I believe Indian business are adapting to the new reality in one of the following two ways:
1) Those led by the promoters aged 50 years or above with no succession planned have no incentive to mend their ways. They will struggle to grow henceforth but will be weeded out only with time
2) Those led by promoters who want to hand over their business to their next generation are looking for ways to become compliant. The reason for this is that the younger generation of business owners wants to afford a more lavish lifestyle than their parents and would like to sport expensive cars, go on foreign holidays, shop online and post pictures of the same on social media. This makes it very difficult to ‘cook the books’!
If corruption is a disease, transparency is its treatment — Kofi Annan
India is a democracy and democracies are chaotic. I often worry if the reforms happening in India can be unravelled overnight by an unscrupulous bunch of politicians who gain control of the Parliament. I have concluded that it is going to be hard to do so for two reasons:
- The policy actions seen in the last five years have been underpinned by the smartphone revolution. It is helpful that in India you can get 1GB of mobile data for as low as 2c a month! The digitisation of government auctions, processes, applications, monitoring mechanisms, and benefits disbursements is a structural change that cannot be undone with a decree
- It’s frankly quite sad and rather shocking, in hindsight, that half the population accepted the lack of basic amenities for seventy years post India’s independence from the British in 1947. But I don’t think people will take it lying down if any politician wants to throw their village back into the dark ages. After all India is a democracy!
The best foreign policy is to grow at 10% – V. kelkar, an indian economist
Economists and financial commentators spend much energy trying to forecast the growth rate of “The Elephant”, as India is popularly called, and contrast it to its northern neighbour, “The Dragon”, as China is popularly called. I will leave such forecasting to them. Prime Minister Modi’s GDP target of $5 trillion GDP by 2024 was punchy even in 2019 without the unwarranted help from the pandemic.
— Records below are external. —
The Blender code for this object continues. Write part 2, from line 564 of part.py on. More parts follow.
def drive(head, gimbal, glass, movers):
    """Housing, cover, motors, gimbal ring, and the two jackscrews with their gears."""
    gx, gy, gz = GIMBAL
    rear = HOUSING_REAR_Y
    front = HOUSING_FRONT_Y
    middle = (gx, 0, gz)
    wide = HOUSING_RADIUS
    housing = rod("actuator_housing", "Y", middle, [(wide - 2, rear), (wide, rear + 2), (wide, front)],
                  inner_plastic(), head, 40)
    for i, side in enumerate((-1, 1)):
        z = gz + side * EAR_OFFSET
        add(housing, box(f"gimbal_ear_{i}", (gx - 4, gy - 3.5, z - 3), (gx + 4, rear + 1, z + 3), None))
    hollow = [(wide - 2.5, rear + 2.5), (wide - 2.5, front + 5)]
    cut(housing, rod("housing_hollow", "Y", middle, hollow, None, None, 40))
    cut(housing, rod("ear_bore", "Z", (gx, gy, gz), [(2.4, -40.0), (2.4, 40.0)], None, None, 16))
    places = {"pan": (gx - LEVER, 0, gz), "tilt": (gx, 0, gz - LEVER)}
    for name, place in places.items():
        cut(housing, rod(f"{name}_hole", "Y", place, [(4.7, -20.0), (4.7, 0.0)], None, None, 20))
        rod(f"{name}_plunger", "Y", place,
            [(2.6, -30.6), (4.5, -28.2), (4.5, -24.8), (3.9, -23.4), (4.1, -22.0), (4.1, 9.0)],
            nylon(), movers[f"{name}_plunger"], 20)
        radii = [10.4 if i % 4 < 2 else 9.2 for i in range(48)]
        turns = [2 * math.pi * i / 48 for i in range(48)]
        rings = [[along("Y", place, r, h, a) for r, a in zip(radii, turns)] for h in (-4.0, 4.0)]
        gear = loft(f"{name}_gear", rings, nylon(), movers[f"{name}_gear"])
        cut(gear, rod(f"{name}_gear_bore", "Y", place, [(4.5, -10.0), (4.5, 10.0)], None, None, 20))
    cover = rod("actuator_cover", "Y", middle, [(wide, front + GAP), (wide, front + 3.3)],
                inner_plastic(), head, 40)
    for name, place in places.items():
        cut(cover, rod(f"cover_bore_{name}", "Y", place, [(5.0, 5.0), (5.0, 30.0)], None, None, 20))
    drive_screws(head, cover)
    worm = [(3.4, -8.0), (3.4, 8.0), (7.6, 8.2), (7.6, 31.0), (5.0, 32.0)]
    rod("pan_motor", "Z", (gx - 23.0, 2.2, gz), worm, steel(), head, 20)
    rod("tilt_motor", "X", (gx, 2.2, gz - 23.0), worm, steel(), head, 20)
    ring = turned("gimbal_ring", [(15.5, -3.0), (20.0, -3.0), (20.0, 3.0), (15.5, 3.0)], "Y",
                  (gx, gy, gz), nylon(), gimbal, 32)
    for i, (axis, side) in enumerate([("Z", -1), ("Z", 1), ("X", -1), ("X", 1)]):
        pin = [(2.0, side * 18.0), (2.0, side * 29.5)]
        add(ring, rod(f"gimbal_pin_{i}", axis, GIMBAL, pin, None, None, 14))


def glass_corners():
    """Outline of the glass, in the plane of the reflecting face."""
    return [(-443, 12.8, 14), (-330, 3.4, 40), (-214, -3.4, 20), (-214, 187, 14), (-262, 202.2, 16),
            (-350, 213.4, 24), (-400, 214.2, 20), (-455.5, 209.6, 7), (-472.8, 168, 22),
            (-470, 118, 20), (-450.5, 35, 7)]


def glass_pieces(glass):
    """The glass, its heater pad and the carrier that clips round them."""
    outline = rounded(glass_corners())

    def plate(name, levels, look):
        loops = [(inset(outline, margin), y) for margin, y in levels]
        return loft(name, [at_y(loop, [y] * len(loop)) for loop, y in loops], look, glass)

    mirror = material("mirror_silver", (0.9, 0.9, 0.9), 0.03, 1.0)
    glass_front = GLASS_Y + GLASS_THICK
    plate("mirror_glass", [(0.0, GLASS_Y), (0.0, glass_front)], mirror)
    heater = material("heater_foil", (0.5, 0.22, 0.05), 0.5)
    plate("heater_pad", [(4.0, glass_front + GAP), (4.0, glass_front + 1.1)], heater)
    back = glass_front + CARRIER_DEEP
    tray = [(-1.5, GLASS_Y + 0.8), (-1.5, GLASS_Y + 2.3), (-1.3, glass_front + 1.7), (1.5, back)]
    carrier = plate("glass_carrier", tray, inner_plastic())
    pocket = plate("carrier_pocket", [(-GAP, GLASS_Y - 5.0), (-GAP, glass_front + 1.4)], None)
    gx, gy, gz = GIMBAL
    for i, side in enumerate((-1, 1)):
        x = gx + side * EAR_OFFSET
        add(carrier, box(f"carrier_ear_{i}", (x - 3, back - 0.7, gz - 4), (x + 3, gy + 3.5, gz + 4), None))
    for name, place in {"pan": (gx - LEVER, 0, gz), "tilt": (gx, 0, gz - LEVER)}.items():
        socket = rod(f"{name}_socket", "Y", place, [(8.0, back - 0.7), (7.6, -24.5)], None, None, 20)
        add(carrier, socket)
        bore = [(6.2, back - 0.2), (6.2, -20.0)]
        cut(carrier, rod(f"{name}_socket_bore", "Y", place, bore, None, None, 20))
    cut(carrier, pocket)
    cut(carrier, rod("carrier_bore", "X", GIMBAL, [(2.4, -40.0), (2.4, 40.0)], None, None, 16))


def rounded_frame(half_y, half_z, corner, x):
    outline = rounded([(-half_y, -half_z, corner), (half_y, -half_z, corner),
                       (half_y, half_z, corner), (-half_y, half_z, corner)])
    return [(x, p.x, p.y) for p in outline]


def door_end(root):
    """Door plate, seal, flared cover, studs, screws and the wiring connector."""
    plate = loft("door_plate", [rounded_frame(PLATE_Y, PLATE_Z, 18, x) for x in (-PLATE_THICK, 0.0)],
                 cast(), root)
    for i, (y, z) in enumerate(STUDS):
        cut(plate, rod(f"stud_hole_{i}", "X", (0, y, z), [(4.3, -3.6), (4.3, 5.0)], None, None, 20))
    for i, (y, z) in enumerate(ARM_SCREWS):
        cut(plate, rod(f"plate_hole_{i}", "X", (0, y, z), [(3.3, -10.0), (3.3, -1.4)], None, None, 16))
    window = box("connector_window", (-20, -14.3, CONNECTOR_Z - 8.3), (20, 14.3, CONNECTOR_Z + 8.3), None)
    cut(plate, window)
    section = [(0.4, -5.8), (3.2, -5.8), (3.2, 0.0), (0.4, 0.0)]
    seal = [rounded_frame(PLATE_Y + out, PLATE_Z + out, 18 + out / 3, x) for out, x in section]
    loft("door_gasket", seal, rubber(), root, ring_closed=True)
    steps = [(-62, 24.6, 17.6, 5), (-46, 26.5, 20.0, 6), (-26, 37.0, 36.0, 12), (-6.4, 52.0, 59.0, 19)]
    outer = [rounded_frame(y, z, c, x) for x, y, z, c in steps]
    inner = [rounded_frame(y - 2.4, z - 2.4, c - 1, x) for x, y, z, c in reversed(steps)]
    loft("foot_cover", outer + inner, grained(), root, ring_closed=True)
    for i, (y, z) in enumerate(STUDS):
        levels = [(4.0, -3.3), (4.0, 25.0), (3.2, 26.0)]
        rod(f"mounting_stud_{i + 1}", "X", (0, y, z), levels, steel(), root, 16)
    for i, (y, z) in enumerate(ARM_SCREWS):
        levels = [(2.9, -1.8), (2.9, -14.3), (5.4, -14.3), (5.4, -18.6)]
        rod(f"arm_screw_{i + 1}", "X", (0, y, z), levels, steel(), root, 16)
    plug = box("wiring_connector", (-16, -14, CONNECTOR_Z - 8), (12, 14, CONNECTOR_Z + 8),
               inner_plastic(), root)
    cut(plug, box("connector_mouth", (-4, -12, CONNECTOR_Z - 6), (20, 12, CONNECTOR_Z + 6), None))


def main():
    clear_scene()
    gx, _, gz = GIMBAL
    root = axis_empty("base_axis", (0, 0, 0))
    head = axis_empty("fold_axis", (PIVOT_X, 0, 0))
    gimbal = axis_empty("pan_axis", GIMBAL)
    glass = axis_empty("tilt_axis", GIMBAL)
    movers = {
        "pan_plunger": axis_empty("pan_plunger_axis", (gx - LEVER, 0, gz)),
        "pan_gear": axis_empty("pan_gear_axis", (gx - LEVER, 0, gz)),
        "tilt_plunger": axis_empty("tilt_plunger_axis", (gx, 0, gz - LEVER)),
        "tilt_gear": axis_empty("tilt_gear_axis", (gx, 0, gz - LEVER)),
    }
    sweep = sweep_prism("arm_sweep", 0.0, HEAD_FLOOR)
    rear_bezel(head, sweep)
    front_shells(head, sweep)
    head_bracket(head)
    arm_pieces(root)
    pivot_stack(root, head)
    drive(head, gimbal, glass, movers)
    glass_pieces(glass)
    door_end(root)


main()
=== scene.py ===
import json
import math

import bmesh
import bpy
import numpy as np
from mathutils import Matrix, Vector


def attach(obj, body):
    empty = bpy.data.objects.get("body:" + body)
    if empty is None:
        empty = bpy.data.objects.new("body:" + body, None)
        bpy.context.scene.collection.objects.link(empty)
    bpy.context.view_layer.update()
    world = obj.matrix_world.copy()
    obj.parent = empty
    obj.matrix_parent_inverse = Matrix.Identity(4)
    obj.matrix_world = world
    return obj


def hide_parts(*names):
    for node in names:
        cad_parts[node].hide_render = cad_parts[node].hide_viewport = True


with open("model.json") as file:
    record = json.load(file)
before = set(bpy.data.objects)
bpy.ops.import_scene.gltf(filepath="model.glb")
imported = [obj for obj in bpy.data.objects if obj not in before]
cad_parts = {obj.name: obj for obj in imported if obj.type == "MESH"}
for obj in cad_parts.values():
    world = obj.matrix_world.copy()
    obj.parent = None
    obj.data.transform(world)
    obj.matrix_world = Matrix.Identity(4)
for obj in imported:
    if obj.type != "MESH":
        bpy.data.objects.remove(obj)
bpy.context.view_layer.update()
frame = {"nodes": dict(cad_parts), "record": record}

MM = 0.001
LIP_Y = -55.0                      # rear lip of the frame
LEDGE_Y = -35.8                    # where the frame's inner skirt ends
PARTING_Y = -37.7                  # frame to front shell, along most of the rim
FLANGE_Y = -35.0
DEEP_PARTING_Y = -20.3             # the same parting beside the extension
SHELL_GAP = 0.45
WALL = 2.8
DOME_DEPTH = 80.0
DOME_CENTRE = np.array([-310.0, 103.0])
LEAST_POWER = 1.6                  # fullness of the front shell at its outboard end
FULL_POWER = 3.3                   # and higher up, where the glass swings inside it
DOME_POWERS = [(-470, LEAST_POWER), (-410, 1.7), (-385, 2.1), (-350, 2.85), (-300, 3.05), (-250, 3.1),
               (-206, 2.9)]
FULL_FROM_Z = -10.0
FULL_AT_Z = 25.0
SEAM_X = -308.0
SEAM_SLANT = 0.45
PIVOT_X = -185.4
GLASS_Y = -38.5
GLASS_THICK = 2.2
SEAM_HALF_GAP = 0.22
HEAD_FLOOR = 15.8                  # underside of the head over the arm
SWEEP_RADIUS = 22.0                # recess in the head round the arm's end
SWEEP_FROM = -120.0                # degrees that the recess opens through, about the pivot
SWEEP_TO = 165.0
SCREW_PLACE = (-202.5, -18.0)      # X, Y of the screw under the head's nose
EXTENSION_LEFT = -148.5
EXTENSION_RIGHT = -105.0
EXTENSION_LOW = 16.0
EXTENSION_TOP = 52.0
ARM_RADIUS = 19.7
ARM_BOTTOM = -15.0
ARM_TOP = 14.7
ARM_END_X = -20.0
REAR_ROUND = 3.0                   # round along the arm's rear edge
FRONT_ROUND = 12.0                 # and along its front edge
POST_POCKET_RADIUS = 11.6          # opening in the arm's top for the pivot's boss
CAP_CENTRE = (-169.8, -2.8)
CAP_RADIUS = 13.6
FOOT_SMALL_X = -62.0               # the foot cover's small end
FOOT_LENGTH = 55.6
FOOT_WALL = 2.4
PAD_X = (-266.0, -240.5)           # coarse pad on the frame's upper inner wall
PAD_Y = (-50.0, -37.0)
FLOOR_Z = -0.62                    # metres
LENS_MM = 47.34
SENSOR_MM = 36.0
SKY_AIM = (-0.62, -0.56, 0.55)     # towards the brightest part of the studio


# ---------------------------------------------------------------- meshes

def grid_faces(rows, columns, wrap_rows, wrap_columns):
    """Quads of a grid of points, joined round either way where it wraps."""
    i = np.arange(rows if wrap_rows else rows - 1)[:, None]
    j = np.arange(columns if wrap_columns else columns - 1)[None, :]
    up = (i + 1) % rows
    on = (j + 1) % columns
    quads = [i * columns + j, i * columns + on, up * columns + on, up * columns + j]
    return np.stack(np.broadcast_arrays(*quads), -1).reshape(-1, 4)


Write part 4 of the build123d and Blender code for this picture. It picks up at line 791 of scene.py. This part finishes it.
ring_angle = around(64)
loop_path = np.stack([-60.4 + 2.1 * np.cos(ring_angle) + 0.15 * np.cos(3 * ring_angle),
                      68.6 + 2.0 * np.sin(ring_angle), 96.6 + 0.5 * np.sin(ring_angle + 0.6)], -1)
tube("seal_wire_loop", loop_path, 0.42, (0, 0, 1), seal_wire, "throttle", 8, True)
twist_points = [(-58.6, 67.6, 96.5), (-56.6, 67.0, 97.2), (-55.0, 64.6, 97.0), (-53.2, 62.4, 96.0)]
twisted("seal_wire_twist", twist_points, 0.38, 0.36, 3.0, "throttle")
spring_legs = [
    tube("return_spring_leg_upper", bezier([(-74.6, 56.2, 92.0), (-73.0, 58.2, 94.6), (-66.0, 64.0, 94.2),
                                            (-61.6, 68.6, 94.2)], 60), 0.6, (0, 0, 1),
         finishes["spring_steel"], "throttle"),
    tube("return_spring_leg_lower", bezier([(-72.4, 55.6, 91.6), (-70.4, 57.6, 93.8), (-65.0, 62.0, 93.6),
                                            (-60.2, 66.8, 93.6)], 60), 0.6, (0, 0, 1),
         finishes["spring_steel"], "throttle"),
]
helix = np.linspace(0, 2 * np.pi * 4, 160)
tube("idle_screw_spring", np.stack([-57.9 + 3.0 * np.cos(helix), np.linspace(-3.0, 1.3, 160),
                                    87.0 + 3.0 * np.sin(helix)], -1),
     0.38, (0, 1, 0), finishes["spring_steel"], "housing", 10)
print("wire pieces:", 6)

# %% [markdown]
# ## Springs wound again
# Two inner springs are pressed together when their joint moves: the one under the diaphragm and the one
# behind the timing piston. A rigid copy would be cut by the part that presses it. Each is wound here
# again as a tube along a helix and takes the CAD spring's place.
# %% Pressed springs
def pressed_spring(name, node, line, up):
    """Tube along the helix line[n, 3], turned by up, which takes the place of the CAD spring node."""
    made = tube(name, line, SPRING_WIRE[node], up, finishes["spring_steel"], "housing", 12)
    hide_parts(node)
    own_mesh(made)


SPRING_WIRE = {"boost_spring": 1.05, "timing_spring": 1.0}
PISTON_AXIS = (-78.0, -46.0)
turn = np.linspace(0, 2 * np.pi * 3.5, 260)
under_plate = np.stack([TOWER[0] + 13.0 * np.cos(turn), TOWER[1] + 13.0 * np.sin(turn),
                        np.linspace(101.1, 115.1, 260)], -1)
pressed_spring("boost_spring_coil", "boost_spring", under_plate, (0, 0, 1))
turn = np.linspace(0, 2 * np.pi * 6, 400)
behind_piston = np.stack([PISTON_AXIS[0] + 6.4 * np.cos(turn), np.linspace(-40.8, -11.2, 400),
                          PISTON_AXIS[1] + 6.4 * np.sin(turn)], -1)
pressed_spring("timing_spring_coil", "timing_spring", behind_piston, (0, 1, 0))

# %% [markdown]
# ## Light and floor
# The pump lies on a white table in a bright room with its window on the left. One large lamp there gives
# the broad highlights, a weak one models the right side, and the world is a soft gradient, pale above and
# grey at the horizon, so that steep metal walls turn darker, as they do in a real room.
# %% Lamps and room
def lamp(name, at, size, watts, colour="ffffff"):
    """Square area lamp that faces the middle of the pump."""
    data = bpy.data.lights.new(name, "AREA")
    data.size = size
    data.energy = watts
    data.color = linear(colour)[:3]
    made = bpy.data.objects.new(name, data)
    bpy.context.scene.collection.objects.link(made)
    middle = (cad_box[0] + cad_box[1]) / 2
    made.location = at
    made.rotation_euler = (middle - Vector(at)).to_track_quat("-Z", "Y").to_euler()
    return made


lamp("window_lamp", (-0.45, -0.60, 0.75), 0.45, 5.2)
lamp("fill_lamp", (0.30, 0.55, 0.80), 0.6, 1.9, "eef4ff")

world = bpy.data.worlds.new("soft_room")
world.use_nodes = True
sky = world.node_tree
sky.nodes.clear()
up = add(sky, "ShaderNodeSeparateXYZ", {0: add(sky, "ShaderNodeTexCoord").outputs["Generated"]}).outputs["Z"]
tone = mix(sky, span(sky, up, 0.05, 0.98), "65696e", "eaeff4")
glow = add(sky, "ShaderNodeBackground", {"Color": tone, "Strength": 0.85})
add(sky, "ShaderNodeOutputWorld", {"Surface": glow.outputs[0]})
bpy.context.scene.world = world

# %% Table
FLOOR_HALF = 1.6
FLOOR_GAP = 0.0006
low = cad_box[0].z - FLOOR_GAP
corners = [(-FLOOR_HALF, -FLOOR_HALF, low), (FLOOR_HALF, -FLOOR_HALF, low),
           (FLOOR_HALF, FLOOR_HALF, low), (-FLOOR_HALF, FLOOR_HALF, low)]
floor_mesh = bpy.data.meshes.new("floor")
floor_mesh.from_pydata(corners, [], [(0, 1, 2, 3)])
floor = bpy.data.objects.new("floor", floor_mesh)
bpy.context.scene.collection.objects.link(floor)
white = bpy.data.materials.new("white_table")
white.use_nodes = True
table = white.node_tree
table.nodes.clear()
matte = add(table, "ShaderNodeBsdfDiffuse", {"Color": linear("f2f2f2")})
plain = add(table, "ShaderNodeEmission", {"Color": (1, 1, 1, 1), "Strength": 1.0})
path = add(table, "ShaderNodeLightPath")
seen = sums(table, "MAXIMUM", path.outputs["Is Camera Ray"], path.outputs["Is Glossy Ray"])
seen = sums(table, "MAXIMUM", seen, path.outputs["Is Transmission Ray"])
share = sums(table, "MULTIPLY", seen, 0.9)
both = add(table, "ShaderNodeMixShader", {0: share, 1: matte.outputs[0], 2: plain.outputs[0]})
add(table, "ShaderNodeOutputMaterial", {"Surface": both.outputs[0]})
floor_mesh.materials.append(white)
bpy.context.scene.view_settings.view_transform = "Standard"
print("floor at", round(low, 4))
It can take many years for the old economy firms to fade away thus dragging the growth rate down. In contrast to this, India has the third biggest start-up ecosystem in the world, behind US and China with some 35 unicorns as of 2020 (vs USA’s 136 and China’s 120). These will have a positive impact on growth. India is leapfrogging the world in healthcare, insurance, mobile banking, education, supply chain logistics and many other fields because the new digital way is the most economical and the most scalable way to make these services available to the diverse population.
I don’t think anyone can predict with any accuracy what happens when more than a billion young people are given the foundation of basic amenities, rule of law and a level-playing field. Comparison with China is futile even if it were a democracy and globalisation was still in vogue – as you can’t extrapolate from a single data point.
However, I will submit that the best for India is yet to come.